De abogánsters y otras vainas...
La opinión pública está justificadamente indignada por los tenebrosos videos que muestran, lamentablemente, a un “abogado” y a sus secuaces, torturando a un ciudadano para cobrarle sus deudas e incluso, las investigaciones del caso avanzan hacia peores delitos y escenarios que involucrarían a otros en ejercicio de funciones públicas, integrando una vergonzosa organización criminal.
Por supuesto que para quienes somos abogados y estamos orgullosos de serlo, lo ocurrido nos avergüenza profundamente pues más allá que tal proceder delictivo jamás podría considerarse generalizado e incluso, ni siquiera como práctica común del universo de profesionales; así nos duela admitirlo, asumamos que lo acontecido afecta seriamente la imagen de nuestra profesión, más aún cuando suele estar frecuentemente cuestionada por la actuación de algunos abogángsters.
Es evidente que ovejas negras existen en todas las profesiones y oficios, incluyendo por tanto a delincuentes que aprovechan cualquier profesión para fines criminales; pero así las cosas, propongo colegas, encarar lo acontecido como una valiosa oportunidad para la autocrítica y la resiliencia.
Nuestra profesión es hermosa, pero también por su naturaleza y práctica –trabajamos con la vida, libertad, honra y bienes de las personas– puede degradarse hacia la más vil de las prácticas e incluso, convertirse en una despreciable actividad criminal. ¿Cuáles son los factores que marcan la diferencia?
Ensayo algunos que alcanzo a identificar, ya que cuando pienso en la degradación delictiva de nuestra profesión no cabría quedarse sólo en lo más repugnante –la tortura, la violencia de aquel sujeto– sino también, mutatis mutandis, en otras degeneraciones que si bien no son tan evidentes, públicas y tristemente célebres, probablemente sean aún peores: ¿No ha resultado también temible entregar el cuidado de la CPE a serviles partidarios disfrazados de magistrados? ¿No ha sido igual de perjudicial encargar el ejercicio de la acción penal pública a militantes del régimen, que sólo encubren a sus compinches y persiguen selectivamente a los del otro lado? ¿No es hoy en la justicia del pluri, el debido proceso un instituto en extinción? ¿Acaso, colegas, algunos se presentan como “abogados exitosos” por, dicen, tener “llegada” a jueces, magistrados o fiscales, sin importar su real desempeño profesional? ¿No es igualmente reprochable prometer resultados seguros al cliente cuando como abogados sabemos que nuestra actuación es de medios y no de resultados? ¿Valen más nuestros conocimientos o nuestros contactos?

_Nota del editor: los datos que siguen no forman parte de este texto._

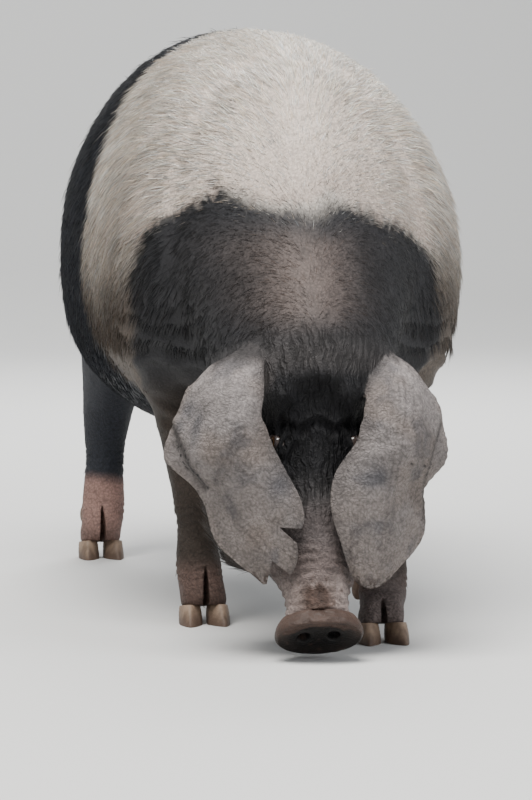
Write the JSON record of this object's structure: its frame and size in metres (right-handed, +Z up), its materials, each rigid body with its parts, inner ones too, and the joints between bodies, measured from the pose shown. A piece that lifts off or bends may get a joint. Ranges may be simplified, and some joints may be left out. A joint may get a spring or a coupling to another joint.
{
  "type": "domestic pig",
  "caption": "A mature lop-eared saddleback sow, life size, rooting with her head down and her ears hanging over her face; a still model.",
  "frame": {"origin": "on the floor, under the middle of the bounding box", "axes": "+Z up, +Y from the snout to the tail, +X to the pig's left"},
  "size_m": [0.5294, 1.4226, 0.8228],
  "materials": {
    "saddle_skin": "cream-white bristles over skin",
    "neck_skin": "dark grey-brown bristles over skin",
    "face_skin": "dark grey wrinkled skin with short hair",
    "ear_skin": "warm grey finely wrinkled skin",
    "foreleg_skin": "pale skin with dried dirt",
    "dark_skin": "black bristles over skin",
    "snout": "pinkish-brown, with cracked dried mud",
    "horn": "dull pinkish horn",
    "eye": "wet and dark"
  },
  "bodies": {
    "root": {"claw_inner_front_left": "horn", "claw_inner_front_right": "horn", "claw_inner_hind_left": "horn", "claw_inner_hind_right": "horn", "claw_outer_front_left": "horn", "claw_outer_front_right": "horn", "claw_outer_hind_left": "horn", "claw_outer_hind_right": "horn", "dewclaw_inner_front_left": "horn", "dewclaw_inner_front_right": "horn", "dewclaw_inner_hind_left": "horn", "dewclaw_inner_hind_right": "horn", "dewclaw_outer_front_left": "horn", "dewclaw_outer_front_right": "horn", "dewclaw_outer_hind_left": "horn", "dewclaw_outer_hind_right": "horn", "ear_left": "ear_skin", "ear_right": "ear_skin", "eye_left": "eye", "eye_right": "eye", "head": "face_skin", "leg_front_left": "foreleg_skin", "leg_front_right": "foreleg_skin", "leg_hind_left": "dark_skin", "leg_hind_right": "dark_skin", "neck": "neck_skin", "snout_disc": "snout", "tail": "dark_skin", "torso": "saddle_skin"}
  },
  "joints": []
}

¿Realmente ocupan altos cargos los mejor preparados e íntegros? Los que ganaron las elecciones establecidas como sistema para acceder… ¿No es insultante que los altos cargos “electos” en la administración de justicia, perdieran las elecciones por goleada y pese a ello, fueran posesionados por quien rinden pleitesía? ¿Usted confiaría en un administrador de justicia o un abogado que se presenta, firma, sella y ejerce como “Doctor” cuando ni por aproximación logró ese alto grado académico? ¿Quiénes preparan a los futuros abogados accedieron a la docencia por méritos académicos o por formar parte de las roscas universitarias?

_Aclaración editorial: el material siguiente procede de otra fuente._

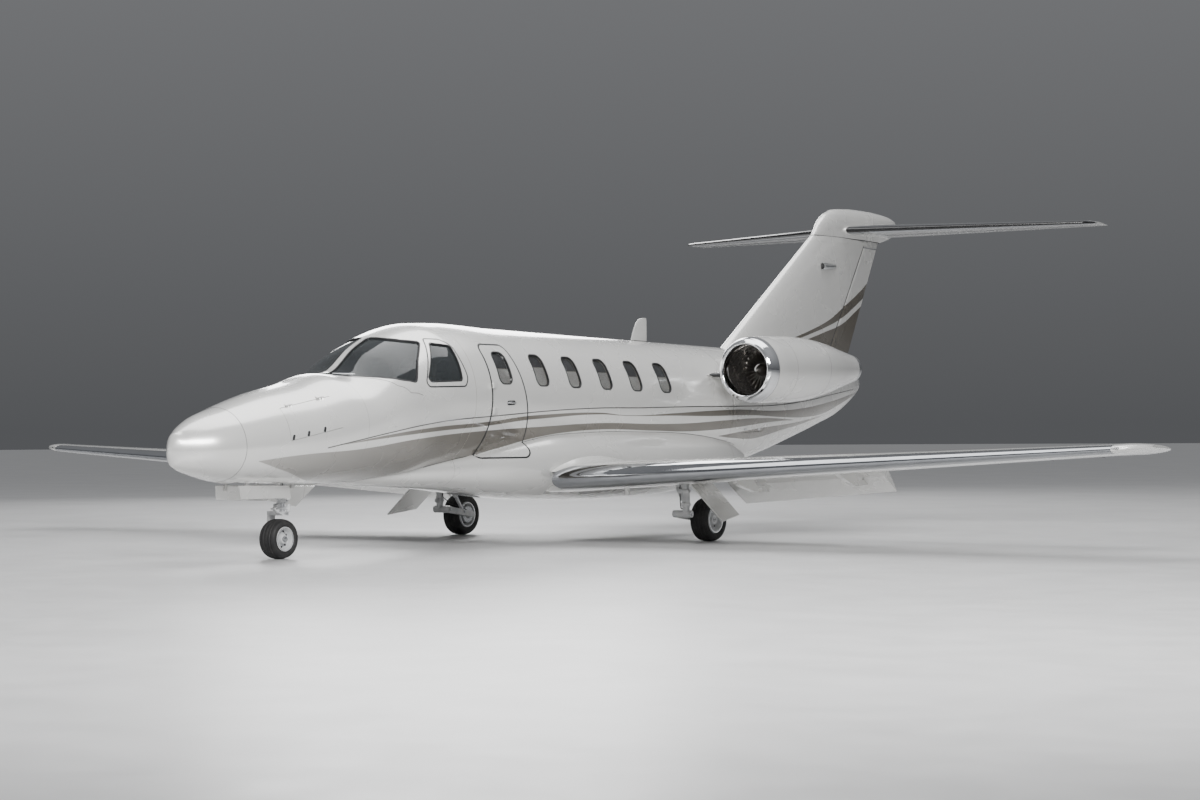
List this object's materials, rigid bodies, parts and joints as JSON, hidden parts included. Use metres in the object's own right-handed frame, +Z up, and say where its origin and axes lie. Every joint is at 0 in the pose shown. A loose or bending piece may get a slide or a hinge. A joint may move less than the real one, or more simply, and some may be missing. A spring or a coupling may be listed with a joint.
{
  "type": "light twin-engined business jet",
  "caption": "Light business jet parked on its gear: low wing, rear engines, T-tail, cabin door, flaps, control surfaces, baggage lids, steering and wheels that move.",
  "frame": {"origin": "on the ground in the plane of symmetry, half way between the nose tip and the tail's end", "axes": "+X to port, -Y to the nose, +Z up"},
  "size_m": [16.26, 15.59, 4.62],
  "materials": {
    "pearl_paint": "gloss white with taupe stripes",
    "polished_metal": "polished",
    "tyre_rubber": "matte",
    "window_glass": "tinted, glossy",
    "seat_leather": "satin",
    "cabin_carpet": "matte pile",
    "dark_plastic": "matte",
    "titanium_blades": "satin",
    "engine_metal": "satin",
    "gear_paint": "semi-gloss white"
  },
  "bodies": {
    "airframe": {"belly_fairing": "pearl_paint", "cabin_floor": "cabin_carpet", "cabin_seats": "seat_leather", "cabin_shell": "pearl_paint", "cabin_windows_left": "window_glass", "cabin_windows_right": "window_glass", "cockpit_shell": "pearl_paint", "crew_seats": "seat_leather", "dorsal_antenna": "pearl_paint", "engine_core_left": "engine_metal", "engine_core_right": "engine_metal", "fin": "pearl_paint", "fin_cap": "pearl_paint", "instrument_panel": "dark_plastic", "main_gear_door_left": "pearl_paint", "main_gear_door_right": "pearl_paint", "main_leg_left": "gear_paint", "main_leg_right": "gear_paint", "nacelle_left": "pearl_paint", "nacelle_right": "pearl_paint", "nose_cone": "pearl_paint", "nose_gear_door_left": "pearl_paint", "nose_gear_door_right": "pearl_paint", "nose_section": "pearl_paint", "nose_strut": "gear_paint", "pylon_left": "pearl_paint", "pylon_right": "pearl_paint", "side_window_left": "window_glass", "side_window_right": "window_glass", "tail_section": "pearl_paint", "tailplane": "pearl_paint", "windshield_left": "window_glass", "windshield_right": "window_glass", "wing_leading_edge_left": "polished_metal", "wing_leading_edge_right": "polished_metal", "wing_left": "pearl_paint", "wing_right": "pearl_paint"},
    "cabin_door": {"cabin_door": "pearl_paint", "door_window": "window_glass"},
    "aileron_left": {"aileron_left": "pearl_paint"},
    "aileron_right": {"aileron_right": "pearl_paint"},
    "elevator_left": {"elevator_left": "pearl_paint"},
    "elevator_right": {"elevator_right": "pearl_paint"},
    "fan_left": {"fan_left": "titanium_blades"},
    "fan_right": {"fan_right": "titanium_blades"},
    "flap_left": {"flap_left": "pearl_paint"},
    "flap_right": {"flap_right": "pearl_paint"},
    "main_wheel_left": {"main_wheel_left": "tyre_rubber"},
    "main_wheel_right": {"main_wheel_right": "tyre_rubber"},
    "nose_baggage_door_left": {"nose_baggage_door_left": "pearl_paint"},
    "nose_baggage_door_right": {"nose_baggage_door_right": "pearl_paint"},
    "nose_fork": {"nose_fork": "gear_paint"},
    "nose_wheel": {"nose_wheel": "tyre_rubber"},
    "rudder": {"rudder": "pearl_paint"},
    "tail_baggage_door": {"tail_baggage_door": "pearl_paint"}
  },
  "joints": [
    {"name": "cabin_door_hinge", "type": "hinge", "parent": "airframe", "child": "cabin_door", "pos_m": [0.884, -3.527, 1.6975], "axis": [0, 0, -1], "range_deg": [0, 100]},
    {"name": "nose_baggage_left_hinge", "type": "hinge", "parent": "airframe", "child": "nose_baggage_door_left", "pos_m": [0.48102, -6.255, 1.68325], "axis": [-0.1335, -0.9735, -0.1859], "range_deg": [0, 85]},
    {"name": "nose_baggage_right_hinge", "type": "hinge", "parent": "airframe", "child": "nose_baggage_door_right", "pos_m": [-0.48102, -6.255, 1.68325], "axis": [-0.1335, 0.9735, 0.1859], "range_deg": [0, 85]},
    {"name": "tail_baggage_hinge", "type": "hinge", "parent": "airframe", "child": "tail_baggage_door", "pos_m": [0.81833, 2.275, 1.79207], "axis": [0.0777, -0.9966, -0.0284], "range_deg": [0, 85]},
    {"name": "flap_left_hinge", "type": "hinge", "parent": "airframe", "child": "flap_left", "pos_m": [3.39, -0.98316, 0.68466], "axis": [0.991, -0.1213, 0.0557], "range_deg": [0, 35]},
    {"name": "flap_right_hinge", "type": "hinge", "parent": "airframe", "child": "flap_right", "pos_m": [-3.39, -0.98316, 0.68466], "axis": [0.991, 0.1213, -0.0557], "range_deg": [0, 35]},
    {"name": "aileron_left_hinge", "type": "hinge", "parent": "airframe", "child": "aileron_left", "pos_m": [6.085, -1.28655, 1.01107], "axis": [0.9907, -0.1256, 0.0518], "range_deg": [-20, 20]},
    {"name": "aileron_right_hinge", "type": "hinge", "parent": "airframe", "child": "aileron_right", "pos_m": [-6.085, -1.28655, 1.01107], "axis": [0.9907, 0.1256, -0.0518], "range_deg": [-20, 20]},
    {"name": "elevator_left_hinge", "type": "hinge", "parent": "airframe", "child": "elevator_left", "pos_m": [1.79, 7.30538, 4.29449], "axis": [0.982, 0.1886, 0.0058], "range_deg": [-15, 20]},
    {"name": "elevator_right_hinge", "type": "hinge", "parent": "airframe", "child": "elevator_right", "pos_m": [-1.79, 7.30538, 4.29449], "axis": [0.982, -0.1886, -0.0058], "range_deg": [-15, 20]},
    {"name": "rudder_hinge", "type": "hinge", "parent": "airframe", "child": "rudder", "pos_m": [0, 6.16118, 3.265], "axis": [0, 0.5767, 0.817], "range_deg": [-25, 25]},
    {"name": "nose_steering", "type": "hinge", "parent": "airframe", "child": "nose_fork", "pos_m": [0, -6.095, 0.465], "axis": [0, 0, 1], "range_deg": [-20, 20]},
    {"name": "nose_wheel_spin", "type": "hinge", "parent": "nose_fork", "child": "nose_wheel", "pos_m": [-0.02, -6.133, 0.215], "axis": [1, 0, 0], "continuous": true},
    {"name": "main_wheel_left_spin", "type": "hinge", "parent": "airframe", "child": "main_wheel_left", "pos_m": [1.91, -0.608, 0.265], "axis": [1, 0, 0], "continuous": true},
    {"name": "main_wheel_right_spin", "type": "hinge", "parent": "airframe", "child": "main_wheel_right", "pos_m": [-1.91, -0.608, 0.265], "axis": [1, 0, 0], "continuous": true},
    {"name": "fan_left_spin", "type": "hinge", "parent": "airframe", "child": "fan_left", "pos_m": [1.395, 1.077, 2.113], "axis": [0, -0.9998, -0.021], "continuous": true},
    {"name": "fan_right_spin", "type": "hinge", "parent": "airframe", "child": "fan_right", "pos_m": [-1.395, 1.077, 2.113], "axis": [0, -0.9998, -0.021], "continuous": true}
  ],
  "couplings": [
    {"joint": "flap_right_hinge", "follows": "flap_left_hinge", "ratio": 1},
    {"joint": "aileron_right_hinge", "follows": "aileron_left_hinge", "ratio": -1},
    {"joint": "elevator_right_hinge", "follows": "elevator_left_hinge", "ratio": 1}
  ]
}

En el ámbito disciplinario, desde la nueva Ley de la Abogacía (2013) confeccionada por el régimen para fondear el ejercicio independiente de la profesión, ese sistema ha quedado dividido: los afiliados a los colegios departamentales estamos bajo la competencia de nuestros Tribunales de Honor y, quienes sólo están registrados en el RPA dependiente del Ministerio de Justicia, a la de sus Tribunales Disciplinarios, pero transcurridos más de cinco años desde aquel momento, se sabe que esa instancia partidaria no ha juzgado a un solo abogado pues no logró constituir un solo Tribunal, vulnerando el acceso a la justicia de las víctimas y asegurando la impunidad de faltas de ese tipo.

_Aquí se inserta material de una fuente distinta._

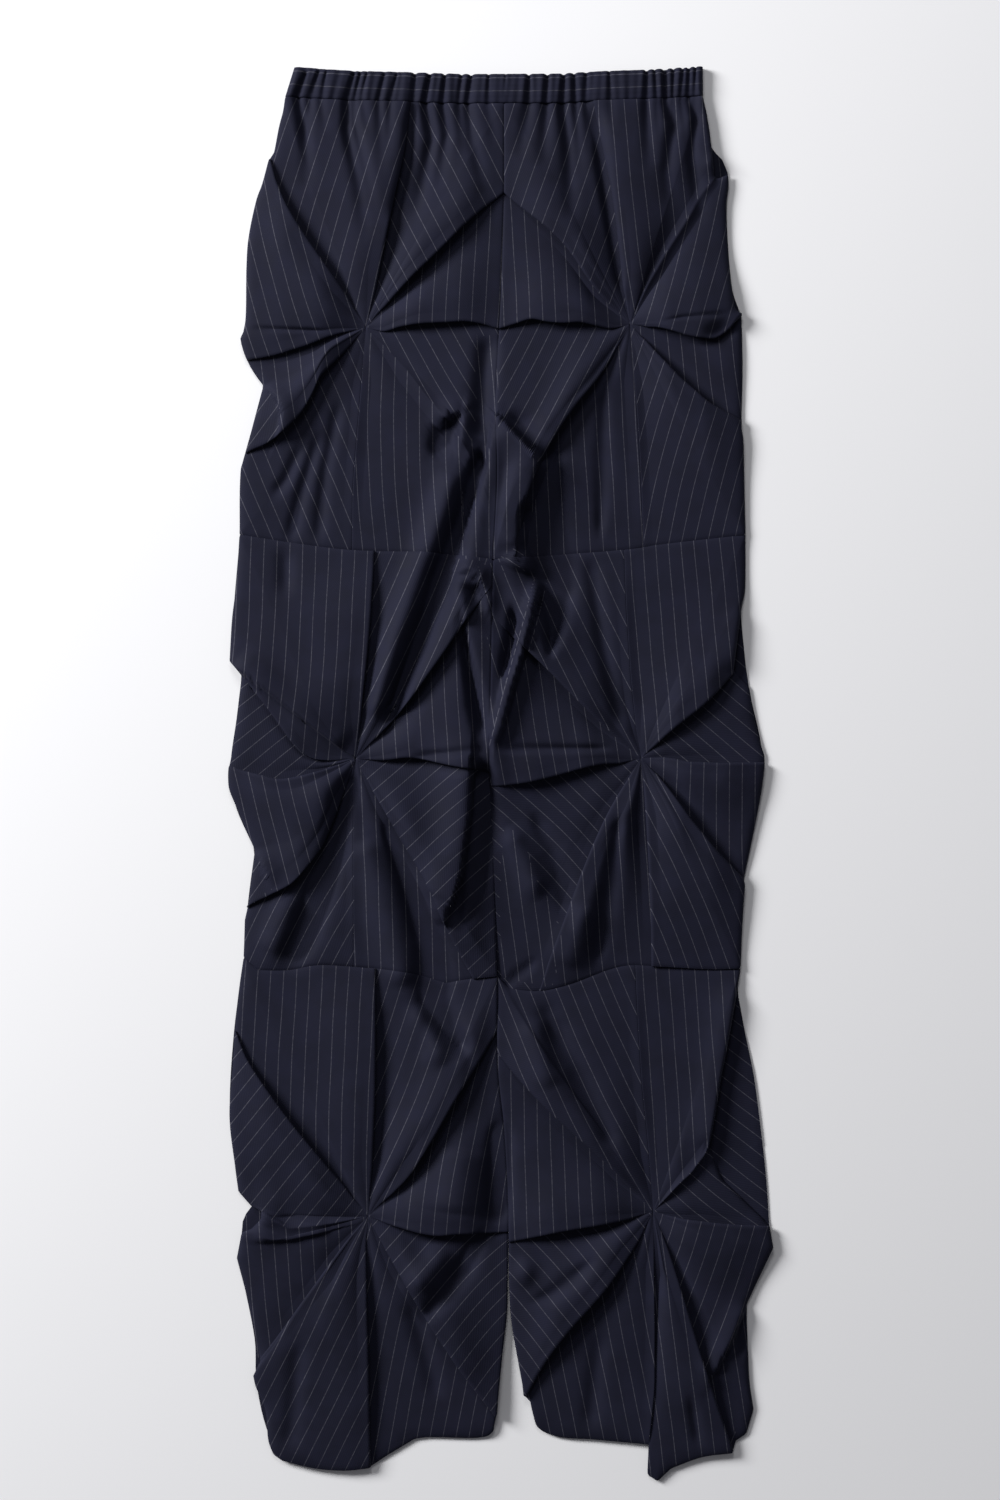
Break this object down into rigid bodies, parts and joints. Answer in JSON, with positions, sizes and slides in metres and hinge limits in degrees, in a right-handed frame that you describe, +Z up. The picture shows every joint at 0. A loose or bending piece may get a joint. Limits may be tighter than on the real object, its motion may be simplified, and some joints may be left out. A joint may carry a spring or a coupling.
{
  "type": "trousers",
  "caption": "Wide-leg pinstriped trousers with a gathered elastic waist and tiered legs folded into star-shaped tucks, laid flat with the front up.",
  "frame": {"origin": "centre of the bounding box at the surface the trousers lie on", "axes": "+Z up from the surface, +Y towards the waistband, +X across to the right seen from above"},
  "size_m": [0.4232, 1.102, 0.0143],
  "materials": {
    "waistband": "matt worsted wool suiting, navy with a fine pale pinstripe",
    "front_left_1_outer": "matt worsted wool suiting, navy with a fine pale pinstripe",
    "front_left_1_inner": "matt worsted wool suiting, navy with a fine pale pinstripe",
    "front_left_2_outer": "matt worsted wool suiting, navy with a fine pale pinstripe",
    "front_left_2_inner": "matt worsted wool suiting, navy with a fine pale pinstripe",
    "front_left_3_outer": "matt worsted wool suiting, navy with a fine pale pinstripe",
    "front_left_3_inner": "matt worsted wool suiting, navy with a fine pale pinstripe",
    "front_right_1_outer": "matt worsted wool suiting, navy with a fine pale pinstripe",
    "front_right_1_inner": "matt worsted wool suiting, navy with a fine pale pinstripe",
    "front_right_2_outer": "matt worsted wool suiting, navy with a fine pale pinstripe",
    "front_right_2_inner": "matt worsted wool suiting, navy with a fine pale pinstripe",
    "front_right_3_outer": "matt worsted wool suiting, navy with a fine pale pinstripe",
    "front_right_3_inner": "matt worsted wool suiting, navy with a fine pale pinstripe",
    "back_left_1": "matt worsted wool suiting, navy with a fine pale pinstripe",
    "back_left_2": "matt worsted wool suiting, navy with a fine pale pinstripe",
    "back_left_3": "matt worsted wool suiting, navy with a fine pale pinstripe",
    "back_right_1": "matt worsted wool suiting, navy with a fine pale pinstripe",
    "back_right_2": "matt worsted wool suiting, navy with a fine pale pinstripe",
    "back_right_3": "matt worsted wool suiting, navy with a fine pale pinstripe"
  },
  "bodies": {
    "root": {"waistband": "waistband", "front_left_1_outer": "front_left_1_outer", "front_left_1_inner": "front_left_1_inner", "front_left_2_outer": "front_left_2_outer", "front_left_2_inner": "front_left_2_inner", "front_left_3_outer": "front_left_3_outer", "front_left_3_inner": "front_left_3_inner", "front_right_1_outer": "front_right_1_outer", "front_right_1_inner": "front_right_1_inner", "front_right_2_outer": "front_right_2_outer", "front_right_2_inner": "front_right_2_inner", "front_right_3_outer": "front_right_3_outer", "front_right_3_inner": "front_right_3_inner", "back_left_1": "back_left_1", "back_left_2": "back_left_2", "back_left_3": "back_left_3", "back_right_1": "back_right_1", "back_right_2": "back_right_2", "back_right_3": "back_right_3"}
  },
  "joints": []
}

Son algunas preguntas y datos que podrían servir para intentar encontrar respuestas urgentes que conduzcan a mejorar el estado del arte de la abogacía. Claro está, además, que mientras la administración de justicia, llamada constitucionalmente para proteger al ciudadano, tutelar sus DDHH y otorgar seguridad jurídica a todos, siga sometida a los delirios totalitarios de su jefazo confeccionándole a medida su traje de dictador, la situación seguirá empeorando y será cada vez más evidente lo que le dijeron los internos de Palmasola al Papa Francisco: “Es más conveniente contratar a un juez y a un fiscal prevaricador y corrupto, antes que a un buen abogado”.